Second-quarter earnings, however, seemed to be less reassuring. Nvidia shares fell 7% in after-hours trading on Wednesday after it reported a smaller 122% year-on-year increase in quarterly revenue of $30 billion.
It’s worth noting that this is a record for Nvidia. It has never generated as much revenue in three months as it has done in its last quarter. And guidance for the next quarter suggests a record will be set again.
But in some ways, Nvidia — like Apple — is a victim of its own success. There are upper limits to any market, be it smartphones or GPUs.
“Even future guidance was raised, but again not by the tune from previous quarters,” Chandler Willison, a research analyst at M Science, said in a note on Wednesday night. Nvidia is “a great company that is still growing revenue at 122%, but it appears the bar was just set a tad too high this earnings season.”
Apple is more familiar with sluggish growth.

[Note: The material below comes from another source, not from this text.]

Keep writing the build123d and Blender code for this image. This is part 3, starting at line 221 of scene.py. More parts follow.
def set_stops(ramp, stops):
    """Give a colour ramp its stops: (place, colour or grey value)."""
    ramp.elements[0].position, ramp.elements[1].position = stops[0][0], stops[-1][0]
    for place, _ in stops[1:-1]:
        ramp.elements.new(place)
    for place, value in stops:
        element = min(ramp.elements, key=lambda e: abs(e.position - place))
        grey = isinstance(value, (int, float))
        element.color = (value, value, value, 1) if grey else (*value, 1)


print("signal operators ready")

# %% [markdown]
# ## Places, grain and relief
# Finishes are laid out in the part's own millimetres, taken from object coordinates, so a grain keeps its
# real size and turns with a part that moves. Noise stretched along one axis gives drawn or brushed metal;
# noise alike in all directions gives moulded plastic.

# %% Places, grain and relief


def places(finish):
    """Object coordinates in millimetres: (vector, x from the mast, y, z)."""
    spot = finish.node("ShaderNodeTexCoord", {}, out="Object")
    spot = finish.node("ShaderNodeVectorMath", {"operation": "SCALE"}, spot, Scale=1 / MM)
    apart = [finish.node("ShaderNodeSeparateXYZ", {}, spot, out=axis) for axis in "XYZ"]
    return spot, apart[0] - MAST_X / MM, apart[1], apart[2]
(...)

After the explosive trajectory for iPhone sales between 2007 and 2015, growth slowed and has more recently contracted, according to data from Statista.
The smartphone maker has remained one of Silicon Valley’s most robust companies despite its biggest revenue driver facing a slowdown in sales for a few reasons.

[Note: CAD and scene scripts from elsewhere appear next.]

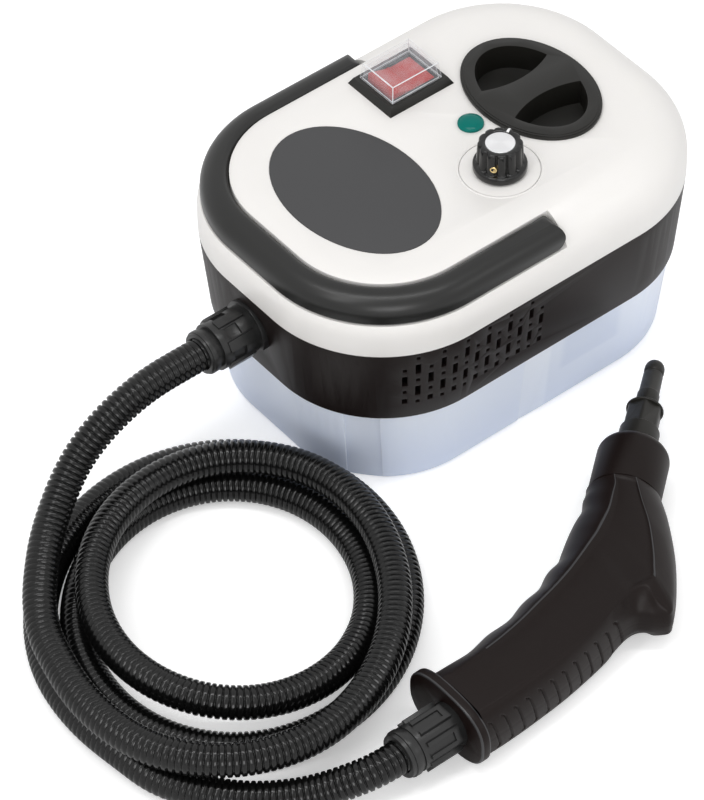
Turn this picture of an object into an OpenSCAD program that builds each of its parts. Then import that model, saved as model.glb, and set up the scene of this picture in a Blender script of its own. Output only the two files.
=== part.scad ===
// Portable steam cleaner: a tank unit with a folding carry handle, a coiled ribbed hose and a steam
// gun that lies beside it. Millimetres, Z up, origin on the floor under the middle of the unit.
// +X points to the filler end of the unit, -X to the hose, -Y to the side with the vents.

// Name of the sub-part to draw, or all

/* [Body] */
// Length of the unit over its top cover
body_length = 230; // [215:1:260]
// Width of the unit over its top cover
body_width = 164; // [156:1:190]
// Height of the unit
body_height = 125; // [118:1:145]
// Corner radius of the unit in plan
corner_radius = 64; // [56:1:70]
// Height of the water tank
tank_height = 48.6; // [40:0.2:60]
// Height of the black middle housing
housing_height = 44.2; // [40:0.2:52]
// How far the foot of the tank stands in from the cover
tank_foot_inset = 11.2; // [8:0.2:14]
// How far the rim of the tank stands in from the cover
tank_rim_inset = 5.6; // [4.6:0.2:7]
// How far the foot of the middle housing stands in from the cover
housing_foot_inset = 4; // [1:0.2:4.4]
// Radius of the shoulder that runs round the cover
shoulder_radius = 23; // [21:0.5:26]
// Wall of the middle housing and the cover
shell_wall = 2.6; // [2:0.1:3.4]
// Wall of the tank
tank_wall = 3.2; // [2.8:0.1:4]
// Floor of the tank
tank_floor = 3; // [2:0.1:4]
// Rounding of the tank's lower edge
tank_edge = 4; // [2:0.2:6]
// Depth of the upright recesses in the tank wall
recess_depth = 1.8; // [1:0.1:2.2]
// Width of the upright recesses in the tank wall
recess_width = 17; // [10:0.5:24]

/* [Vents] */
// Number of vent columns
vent_columns = 13; // [7:1:15]
// Distance of the last column from the middle of the unit
vent_offset = 7.8; // [2:0.2:14]
// Pitch of the columns along the wall
vent_pitch = 6.4; // [5.6:0.1:7]
// Pitch of the rows
vent_row_pitch = 7.6; // [7.2:0.1:8]
// Height of the lowest row over the foot of the housing
vent_first_row = 10.5; // [9:0.5:12]
// Width of a long slot
slot_width = 2.6; // [1.6:0.1:3]
// Length of a long slot
slot_length = 6.5; // [4:0.1:7]
// Side of a small hole
vent_hole = 1.9; // [1.2:0.1:2.4]

/* [Handle] */
// Width of the handle bar
handle_width = 13.6; // [11:0.2:14.4]
// Thickness of the handle bar
handle_thickness = 13.6; // [11:0.2:14.4]
// Distance of the bar's outer side from the cover's outline
handle_inset = 1.8; // [1.4:0.2:3]
// Height of the handle's top over the plateau of the cover, downwards
handle_drop = 0.6; // [0.2:0.1:1]
// Where the handle turns, from the middle of the unit
handle_pivot_x = 0; // [-20:1:14]
// Rounding of the bar's outer upper edge
handle_outer_round = 9; // [6:0.5:9.5]
// Rounding of the bar's inner upper edge
handle_inner_round = 3.5; // [1.5:0.5:4]
// Gap between the handle and its channel
handle_gap = 0.4; // [0.3:0.1:1]
// Diameter of the handle pins
pin_diameter = 6; // [4:0.2:7]
// How far a pin reaches into the cover
pin_reach = 7; // [5:0.5:9]

/* [Filler] */
// Distance of the filler cap from the middle of the unit
cap_x = 53.4; // [51:0.2:57]
// Length of the cap across the unit
cap_length = 78; // [70:0.5:84]
// Width of the cap along the unit
cap_width = 57.4; // [54:0.2:62]
// Width of the rim that lies on the cover
cap_rim = 2.2; // [2.2:0.1:4]
// Thickness of the rim
cap_rim_thickness = 2.6; // [1.6:0.1:4]
// Width of the flat land outside the finger pockets
cap_land = 7; // [5:0.2:8]
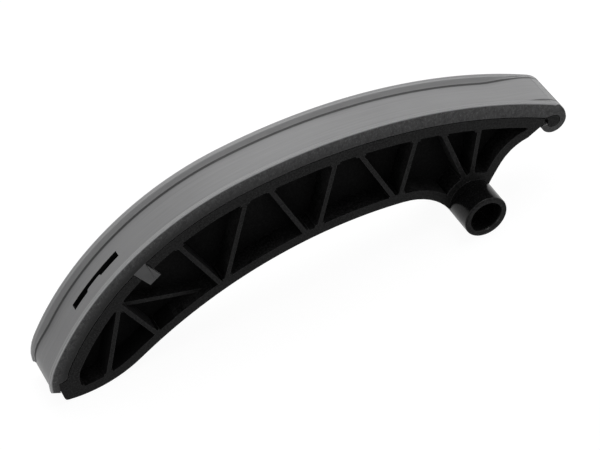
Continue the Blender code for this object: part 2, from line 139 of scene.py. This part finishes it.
def between(made, value, low, high, start=0.0, end=1.0):
    """Spreads a value from one span of numbers to another, and stops at its ends."""
    spread = add_node(made, "ShaderNodeMapRange", {
        "Value": value, "From Min": low, "From Max": high, "To Min": start, "To Max": end,
    })
    return spread.outputs["Result"]


def blend_colours(made, share, under, over):
    """One colour laid over another. At a share of 1 only the upper one is left."""
    mixed = add_node(made, "ShaderNodeMix", {"Factor": share}, data_type="RGBA")
    for socket, colour in ((mixed.inputs[6], under), (mixed.inputs[7], over)):
        if isinstance(colour, bpy.types.NodeSocket):
            made.node_tree.links.new(colour, socket)
        else:
            socket.default_value = (*colour, 1.0)
    return mixed.outputs[2]


def coordinate(made, axis):
    """One of the Object coordinates X, Y and Z, in metres."""
    place = add_node(made, "ShaderNodeTexCoord").outputs["Object"]
    return add_node(made, "ShaderNodeSeparateXYZ", {"Vector": place}).outputs[axis]


def stored(made, name):
    """A number that the mesh carries under this name."""
    return add_node(made, "ShaderNodeAttribute", attribute_name=name).outputs["Fac"]


def grey(level):
    """A grey that is very slightly blue, as plain plastic is."""
    return (level, level, level * 1.01)


def openness(made, distance):
    """Near 1 on open faces, and lower in corners, where shade falls and dust stays."""
    inputs = {"Distance": distance}
    return add_node(made, "ShaderNodeAmbientOcclusion", inputs, samples=6).outputs["AO"]


def edge_mask(made, radius):
    """Near 1 on the outward edges: it compares a rounded normal with the true one."""
    rounded = add_node(made, "ShaderNodeBevel", {"Radius": radius}, samples=4)
    true_normal = add_node(made, "ShaderNodeNewGeometry").outputs["Normal"]
    alike = add_node(made, "ShaderNodeVectorMath", {
        0: rounded.outputs["Normal"], 1: true_normal,
    }, operation="DOT_PRODUCT")
    edges = between(made, alike.outputs["Value"], 0.98, 0.7)
    outward = between(made, openness(made, 2 * radius), 0.6, 0.9)
    return calculate(made, "MULTIPLY", edges, outward)


def bump(made, height, distance, strength, normal=None):
    inputs = {"Height": height, "Distance": distance, "Strength": strength}
    if normal is not None:
        inputs["Normal"] = normal
    return add_node(made, "ShaderNodeBump", inputs).outputs["Normal"]


def connect(made, shader, **sockets):
    """Links outputs to the shader's inputs. Base_Color stands for the input Base Color."""
    for key, value in sockets.items():
        made.node_tree.links.new(value, shader.inputs[key.replace("_", " ")])


print("helpers for materials are ready")

# %% [markdown]
# ## The floor
#
# Small dark parts are often photographed on a sheet that burns out to white. More light would
# do that too, but it would also wash out the part. Here the Light Path node does it: a ray that
# comes straight from the camera, or by way of a reflection, meets a mostly white floor, while
# the light that the floor throws back on the part comes from its plain pale colour. A share of
# the plain colour is left in what the camera sees, so that the part still casts a soft shadow.

# %% Make the floor
WHITE = (1.0, 1.0, 1.0, 1.0)
FLOOR_SIZE = 12.0
FLOOR_GAP = 0.02 * MM
FLOOR_COLOUR = grey(0.72)
FLOOR_GLOW = 1.1
WHITE_SHARE = 0.86

bpy.ops.object.select_all(action="DESELECT")
bpy.ops.mesh.primitive_plane_add(size=FLOOR_SIZE, location=(0.0, 0.0, -FLOOR_GAP))
floor = bpy.context.object
floor.name = "studio_floor"


def seen_directly(made):
    """1 for a ray from the camera, or one that a mirror or a glass has passed on, and else 0."""
    ray = add_node(made, "ShaderNodeLightPath").outputs
    seen = ray["Is Camera Ray"]
    for kind in ("Is Glossy Ray", "Is Transmission Ray"):
        seen = calculate(made, "ADD", seen, ray[kind], use_clamp=True)
    return seen


floor_paint, floor_shader = new_material("floor_pale", roughness=0.9, specular=0.0)
floor_shader.inputs["Base Color"].default_value = (*FLOOR_COLOUR, 1.0)
glow = add_node(floor_paint, "ShaderNodeEmission", {"Color": WHITE, "Strength": FLOOR_GLOW})
sheet = add_node(floor_paint, "ShaderNodeMixShader", {
    0: calculate(floor_paint, "MULTIPLY", seen_directly(floor_paint), WHITE_SHARE),
    1: floor_shader.outputs[0],
    2: glow.outputs[0],
})
floor_out = floor_paint.node_tree.nodes["Material Output"]
floor_paint.node_tree.links.new(sheet.outputs[0], floor_out.inputs["Surface"])
floor.data.materials.append(floor_paint)
print("floor is", FLOOR_SIZE, "m wide")

# %% [markdown]
# ## The light
#
# The wear face looks up and is evenly bright, and the sides are much darker, so the light is a
# wide soft box overhead, a little behind the part. A weak, wide lamp in front keeps the sides
# readable, and two low strips, one at each end, draw the bright lines along the tube. The world
# adds a little light from everywhere, and is white only where a ray sees it directly, as the
# floor is. Together they light a level face at a plain strength: a colour of 0.2 is drawn at
# about 0.2.

# %% Hang the lamps
AIMED_AT = Vector((0.0, 0.0, 0.03))
WORLD_LEVEL = 0.16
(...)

For one, the smartphone market has become increasingly saturated since the iPhone made its debut. Consumers have also become less enthused about buying devices that have seen only iterative improvements each year.
It’s a big reason Apple’s net sales declined to $383.3 billion in its last full fiscal year, down from $394.3 billion the previous year.
Optimistic
Nvidia investors may not need to prepare for revenue to decline anytime soon, but the slower growth shared on Wednesday suggests the company could end up on a similar trajectory to Apple if growth continues to slow in future quarters. Both have underlying revenue drivers in motion, but with growth becoming less stellar than it had been in the past.

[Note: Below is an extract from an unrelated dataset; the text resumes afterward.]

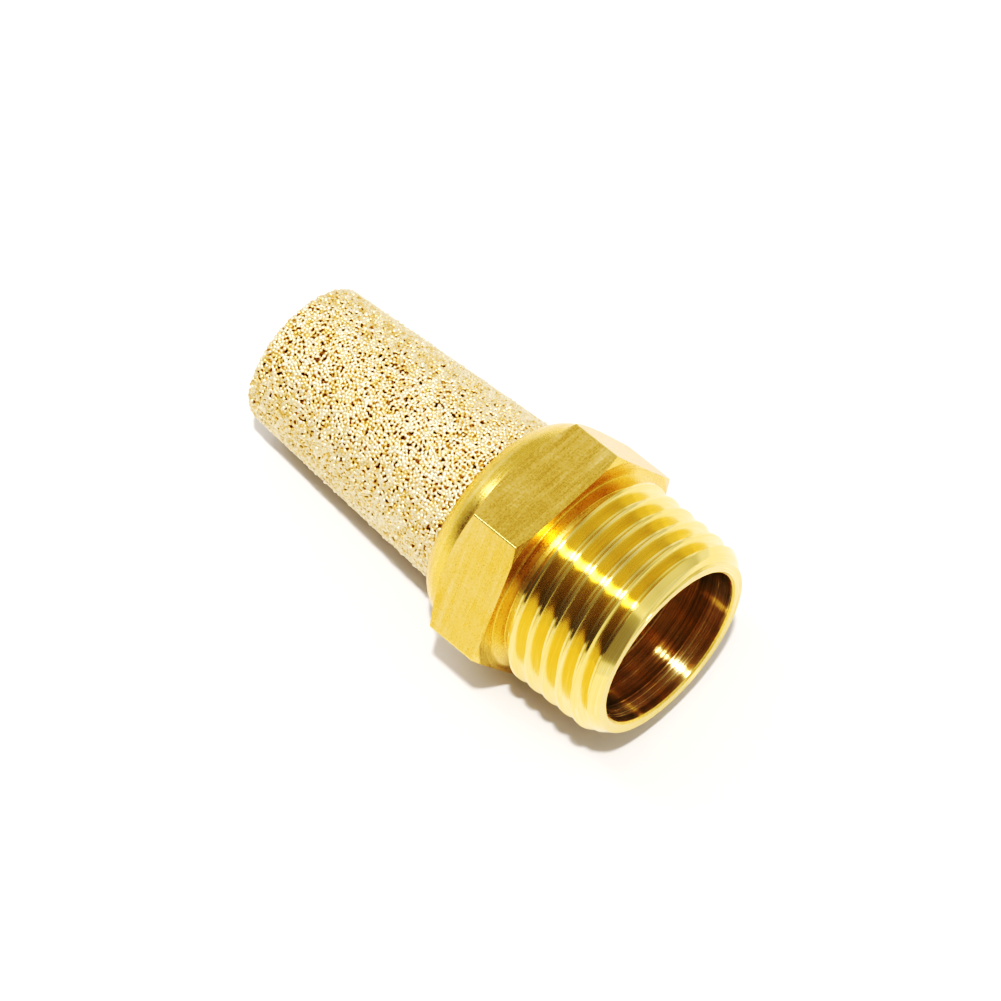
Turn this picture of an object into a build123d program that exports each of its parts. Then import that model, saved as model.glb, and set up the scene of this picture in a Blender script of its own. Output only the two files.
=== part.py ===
"""Pneumatic muffler: a turned brass hex body and the porous bronze cup pressed into it.

Millimetres. The muffler's axis is X and +X leaves through the threaded mouth. x = 0 is the front
shoulder of the hexagon. +Z is up, square to the upper wrench flat.
"""
from build123d import *
import math
import os

# Overall stations along the axis
MOUTH_X = 11.9
HEX_REAR_X = -6.2
COLLAR_REAR_X = -8.8
SEAT_X = -5.2
CUP_END_X = -34.3

# Hexagon
ACROSS_FLATS = 22.225
FRONT_CHAMFER_R = 12.0
FRONT_CHAMFER_LENGTH = 0.3
REAR_CHAMFER_ANGLE = 27.0

# Rounded collar behind the hexagon
COLLAR_ROOT_R = 11.0
COLLAR_CROWN_X = -7.62
COLLAR_CROWN_R = 10.6
COLLAR_LIP_R = 9.7

# Taper pipe thread, 1/2 in size with 14 threads to the inch
THREAD_PITCH = 25.4 / 14
THREAD_DEPTH = 1.162
THREAD_CREST_FLAT = 0.24
THREAD_ROOT_FLAT = 0.2
THREAD_TAPER = 1 / 32
GAUGE_R = 20.955 / 2
GAUGE_FROM_MOUTH = 8.16
CREST_PHASE_X = 3.335
CREST_PHASE_ANGLE = 22.7
THREAD_OVERRUN = 2.0
GROOVE_PROUD = 0.1

# Low land on the shoulder, relief groove in front of it, and the chamfered start of the thread
LAND_R = 10.5
LAND_WIDTH = 0.12
RELIEF_R = 9.35
RELIEF_START_X = 0.6
RELIEF_END_X = 1.05
RELIEF_RAMP = 0.5
MOUTH_FACE_R = 9.15
MOUTH_CHAMFER_LENGTH = 1.55
ENVELOPE_R = 10.9

# Air passage through the body
BORE_R = 8.1
BORE_EDGE_BREAK = 0.2
CUP_SEAT_R = 8.9
CUT_OVERRUN = 1.0

# Porous cup
CUP_END_R = 7.42
CUP_WALL = 1.9
CUP_FLOOR = 2.4
CUP_END_ROUND = 0.3
CUP_HOLLOW_ROUND = 0.6

AXIAL = Plane(origin=(0, 0, 0), x_dir=(0, 1, 0), z_dir=(1, 0, 0))
THREAD_CONE_ANGLE = math.degrees(math.atan(THREAD_TAPER))


def crest_radius(x):
    """Radius of the thread's crest cone at a station on the axis."""
    return GAUGE_R + (MOUTH_X - GAUGE_FROM_MOUTH - x) * THREAD_TAPER


def turned(points):
    """Solid turned about the axis from a closed outline of (x, radius) points."""
    outline = Face(Wire.make_polygon([(x, 0, r) for x, r in points], close=True))
    return revolve(outline, axis=Axis.X)


def hexagon():
    """Hexagonal prism with its corners chamfered in the lathe, front and rear."""
    corner_r = ACROSS_FLATS / math.sqrt(3)
    flat_r = ACROSS_FLATS / 2
    rear_run = (corner_r - flat_r) * math.tan(math.radians(REAR_CHAMFER_ANGLE))
    prism = AXIAL * extrude(RegularPolygon(flat_r, 6, major_radius=False), HEX_REAR_X)
    turned_envelope = turned(
        [
            (0, 0),
            (0, FRONT_CHAMFER_R),
            (-FRONT_CHAMFER_LENGTH, corner_r),
            (HEX_REAR_X + rear_run, corner_r),
            (HEX_REAR_X, flat_r),
            (HEX_REAR_X, 0),
        ]
    )
    return prism & turned_envelope


def collar():
    """Convex collar running from the hexagon's rear face down to the lip around the cup."""
    root = (HEX_REAR_X, 0, COLLAR_ROOT_R)
    crown = (COLLAR_CROWN_X, 0, COLLAR_CROWN_R)
    lip = (COLLAR_REAR_X, 0, COLLAR_LIP_R)
    sweep_edge = Edge.make_three_point_arc(root, crown, lip)
    sides = Wire.make_polygon([lip, (COLLAR_REAR_X, 0, 0), (HEX_REAR_X, 0, 0), root], close=False)
    return revolve(Face(Wire([sweep_edge, *sides.edges()])), axis=Axis.X)


def thread_groove(start_x):
    """Helical V groove between the crests, standing a little proud of the crest cone."""
    length = MOUTH_X + THREAD_OVERRUN - start_x
    flank_slope = (THREAD_PITCH - THREAD_CREST_FLAT - THREAD_ROOT_FLAT) / 2 / THREAD_DEPTH
    half_root = THREAD_ROOT_FLAT / 2
    half_top = half_root + (THREAD_DEPTH + GROOVE_PROUD) * flank_slope
    root_r = crest_radius(start_x) - THREAD_DEPTH
    top_r = crest_radius(start_x) + GROOVE_PROUD
    corners = [(root_r, -half_root), (root_r, half_root), (top_r, half_top), (top_r, -half_top)]
    helices = [
        Helix(THREAD_PITCH, length, r, center=(0, 0, z), cone_angle=-THREAD_CONE_ANGLE).edges()[0]
        for r, z in corners
    ]
    neighbours = helices[1:] + helices[:1]
    walls = [Face.make_surface_from_curves(a, b) for a, b in zip(helices, neighbours)]
    caps = [Face(Wire.make_polygon([edge @ end for edge in helices], close=True)) for end in (0, 1)]
    return Pos(0, 0, start_x) * Solid(Shell(walls + caps))


def threaded_spigot():
    """Tapered male spigot: crest cone with the helix cut in it, ramped at the relief, chamfered."""
    groove_x = CREST_PHASE_X + THREAD_PITCH / 2
    start_x = groove_x - THREAD_PITCH * math.ceil((groove_x + THREAD_OVERRUN) / THREAD_PITCH)
    cone = Solid.make_cone(crest_radius(0), crest_radius(MOUTH_X), MOUTH_X)
    screw = AXIAL * Rot(0, 0, CREST_PHASE_ANGLE) * (cone - thread_groove(start_x))
    chamfer_x = MOUTH_X - MOUTH_CHAMFER_LENGTH
    envelope = turned(
        [
            (RELIEF_END_X, 0),
            (RELIEF_END_X, RELIEF_R),
            (RELIEF_END_X + RELIEF_RAMP, ENVELOPE_R),
            (chamfer_x, ENVELOPE_R),
            (chamfer_x, crest_radius(chamfer_x)),
            (MOUTH_X, MOUTH_FACE_R),
            (MOUTH_X, 0),
        ]
    )
    return screw & envelope


def relief_neck():
    """Neck joining the threaded spigot to the hexagon: a low land, then the relief groove."""
    overlap_x = RELIEF_END_X + RELIEF_RAMP
    return turned(
        [
            (HEX_REAR_X, 0),
            (HEX_REAR_X, LAND_R),
            (LAND_WIDTH, LAND_R),
            (RELIEF_START_X, RELIEF_R),
            (overlap_x, RELIEF_R),
            (overlap_x, 0),
        ]
    )


def air_passage():
    """Smooth bore with a broken edge at the mouth and the cup's seat counterbored behind it."""
    return turned(
        [
            (COLLAR_REAR_X - CUT_OVERRUN, 0),
            (COLLAR_REAR_X - CUT_OVERRUN, CUP_SEAT_R),
            (SEAT_X, CUP_SEAT_R),
            (SEAT_X, BORE_R),
            (MOUTH_X - BORE_EDGE_BREAK, BORE_R),
            (MOUTH_X + CUT_OVERRUN, BORE_R + BORE_EDGE_BREAK + CUT_OVERRUN),
            (MOUTH_X + CUT_OVERRUN, 0),
        ]
    )


def hex_body():
    """One-piece turned body: hexagon, collar, threaded spigot and air passage."""
    return hexagon() + collar() + relief_neck() + threaded_spigot() - air_passage()


def sintered_element():
    """Closed tapered cup, seated against the counterbore's step."""
    outside = turned(
        [
            (SEAT_X, 0),
            (SEAT_X, CUP_SEAT_R),
            (COLLAR_REAR_X, CUP_SEAT_R),
            (CUP_END_X, CUP_END_R),
            (CUP_END_X, 0),
        ]
    )
    rim = outside.edges().filter_by(GeomType.CIRCLE).sort_by(Axis.X)[0]
    outside = fillet(rim, CUP_END_ROUND)
    floor_x = CUP_END_X + CUP_FLOOR
    inside = turned(
        [
            (SEAT_X, 0),
            (SEAT_X, CUP_SEAT_R - CUP_WALL),
            (COLLAR_REAR_X, CUP_SEAT_R - CUP_WALL),
            (floor_x, CUP_END_R - CUP_WALL),
            (floor_x, 0),
        ]
    )
    corner = inside.edges().filter_by(GeomType.CIRCLE).sort_by(Axis.X)[0]
    inside = fillet(corner, CUP_HOLLOW_ROUND)
    return outside - inside


os.makedirs("parts", exist_ok=True)
export_step(hex_body(), "parts/hex_body.step")
export_step(sintered_element(), "parts/sintered_element.step")
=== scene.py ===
import math

import bmesh
import bpy
import numpy as np
import openvdb
from mathutils import Matrix, Vector
from mathutils.kdtree import KDTree


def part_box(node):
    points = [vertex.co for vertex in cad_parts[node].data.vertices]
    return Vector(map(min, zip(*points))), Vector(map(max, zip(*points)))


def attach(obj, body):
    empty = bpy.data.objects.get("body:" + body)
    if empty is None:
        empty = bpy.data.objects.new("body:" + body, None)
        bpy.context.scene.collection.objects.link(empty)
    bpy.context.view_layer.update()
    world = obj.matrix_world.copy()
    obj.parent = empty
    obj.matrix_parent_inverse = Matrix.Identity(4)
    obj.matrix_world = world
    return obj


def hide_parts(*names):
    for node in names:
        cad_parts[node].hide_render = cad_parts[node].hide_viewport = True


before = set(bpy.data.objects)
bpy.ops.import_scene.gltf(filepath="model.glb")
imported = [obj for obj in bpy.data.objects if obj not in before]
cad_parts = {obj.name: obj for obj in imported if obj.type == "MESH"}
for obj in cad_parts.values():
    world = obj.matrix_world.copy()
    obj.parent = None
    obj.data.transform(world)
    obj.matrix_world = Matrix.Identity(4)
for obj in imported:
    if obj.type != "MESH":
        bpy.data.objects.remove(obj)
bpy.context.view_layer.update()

# A pneumatic muffler: a turned brass body with a taper pipe thread, and the porous cup of fused bronze
# beads that is pressed into it. Both are worked out in millimetres about the X axis, which leaves through
# the threaded mouth. x = 0 is the front shoulder of the hexagon.
MM = 0.001
TINY = 1e-6

# ---------------------------------------------------------------- sizes of the turned body
body_low, body_high = [np.array(corner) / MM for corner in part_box("hex_body")]
cup_low, cup_high = [np.array(corner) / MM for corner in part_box("sintered_element")]

# Hexagon, with HALF_SIDE the angle from the middle of a flat to a corner
MOUTH_X = body_high[0]
FLAT_R = body_high[2]
SIDES = 6
HALF_SIDE = math.pi / SIDES
CORNER_R = FLAT_R / math.cos(HALF_SIDE)
HEX_REAR_X = -6.2
FRONT_CHAMFER_R, FRONT_CHAMFER = 12.0, 0.3
REAR_CHAMFER = math.radians(27.0)
EDGE_ROUND = 0.2
EDGE_SPAN = EDGE_ROUND / 2 / CORNER_R

# Rounded collar, with its crown as (x, radius)
COLLAR_REAR_X = body_low[0]
COLLAR_ROOT_R, COLLAR_CROWN, COLLAR_LIP_R = 11.0, (-7.62, 10.6), 9.7
LIP_BREAK = 0.05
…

Kyle Rodda, an analyst at Capital.com, told BI that Apple’s best growth years were almost two decades ago. “However, owing to the business’s continued strong performance, it has been able to continue growing sales and generating shareholder value, just at a lower rate — and with a little less of the hype and mania that gets ignited when markets find a cool new thing,” he said.
“Given that Nvidia’s chips may have the same revolutionary impact as Apple’s products, the company may follow a similar path.”
Kate Leaman, chief market analyst at AvaTrade, told BI that Nvidia’s growth mirrored Apple’s early years with the iPhone. “Nvidia’s strategy of regularly updating its products, not unlike Apple’s yearly iPhone releases, aims to keep demand steady,” she said. “Nevertheless, Nvidia’s future remains dependent on how well its next-generation GPUs can continue to drive the AI revolution amidst competitive pressures and evolving market needs.”
Rising demand
Huang, of course, is optimistic about demand rising later this year for the next-generation Blackwell GPU and has set Nvidia up for an annual chip release like Apple’s annual release of the iPhone.
With the generative AI boom expected to dominate the tech industry for years to come, GPUs will remain necessary purchases for companies seeking to lead on AI, meaning Nvidia shouldn’t see a sudden exodus of buyers.
Wedbush analysts including Dan Ives commented in a research note: “AI GPU demand is way outstripping supply for Nvidia at this juncture and the Street should come away from these results as a very bullish indicator for the broader tech sector with more shock and awe rather than a shrug of the shoulders in our view.”
That said, pressure is on Huang’s customers to prove to their investors that buying Nvidia GPUs will prove lucrative sooner rather than later. If they struggle to do that, expect demand to slow further.